Your problems are with basic open/read/write/close to files. The first parameter to open should not be the file name... it should be a file handle.
It is better to split the second parameter in two. See this simple example:
# Write to text file:
open(my $fh, ">", $filename)
or die "Failed open for write! $!";
print $fh "Foo\n"; # Prints to file
close $fh; # Close file
# Read from text file:
open($fh, "<", $file_to_read) or die "Couldn't open! $!";
my $line = <$fh>; # Reads a line.
chomp $line; # Removes eol chars (CR,LF)
close $fh;
It is much better to write small test programs to check things like this out. I personally use oneliners all the time, like this:
perl -e 'open($fh, ">", "tst") or die "$!"; print $fh "XX\n"; close $f
+h;'
What you really need is a good first book.
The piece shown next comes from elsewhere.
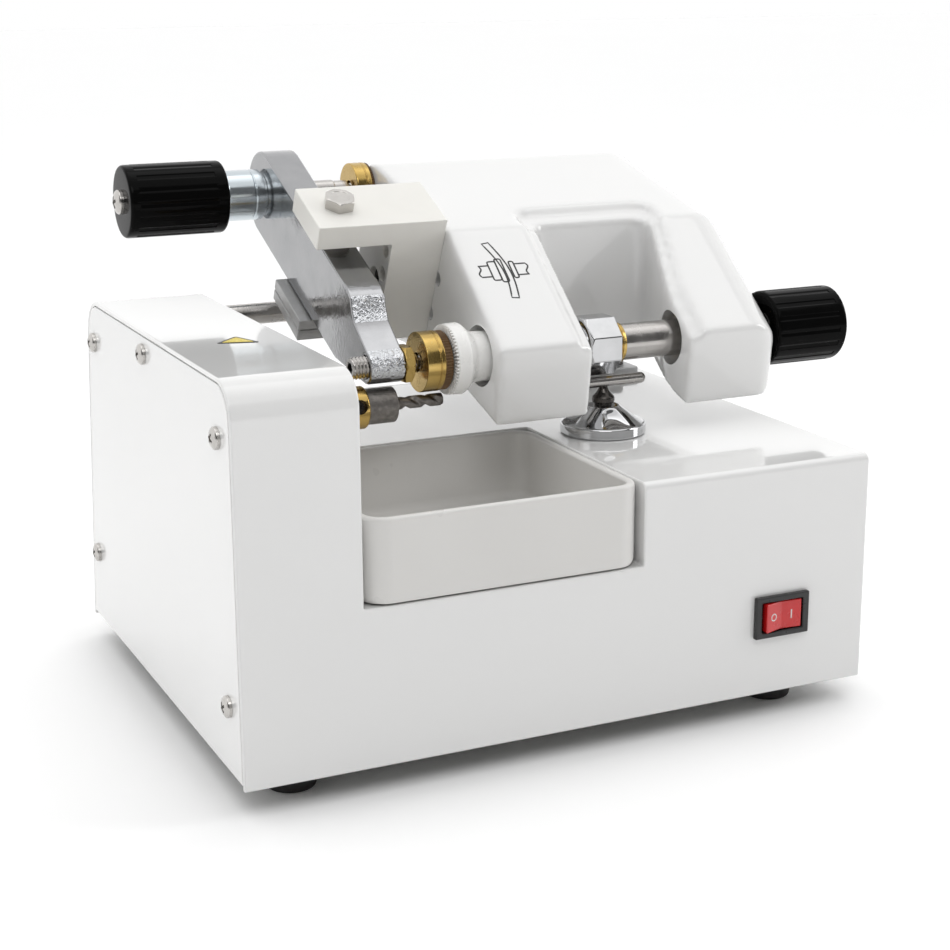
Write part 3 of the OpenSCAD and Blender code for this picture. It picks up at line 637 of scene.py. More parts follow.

There is a review link at the top of this page, it is better to go there, but you won't go wrong with "Perl Cookbook". Otherwise, for a quick look, try the shell cmds:
perldoc -f open
perldoc perldoc
perldoc perlrun
perldoc Tk # (Added as Edit.)
(There is also a nice website, perldoc.perl.org.)
Edit: I'm thinking of trying out Devel::REPL instead of one-liners. It seems neat.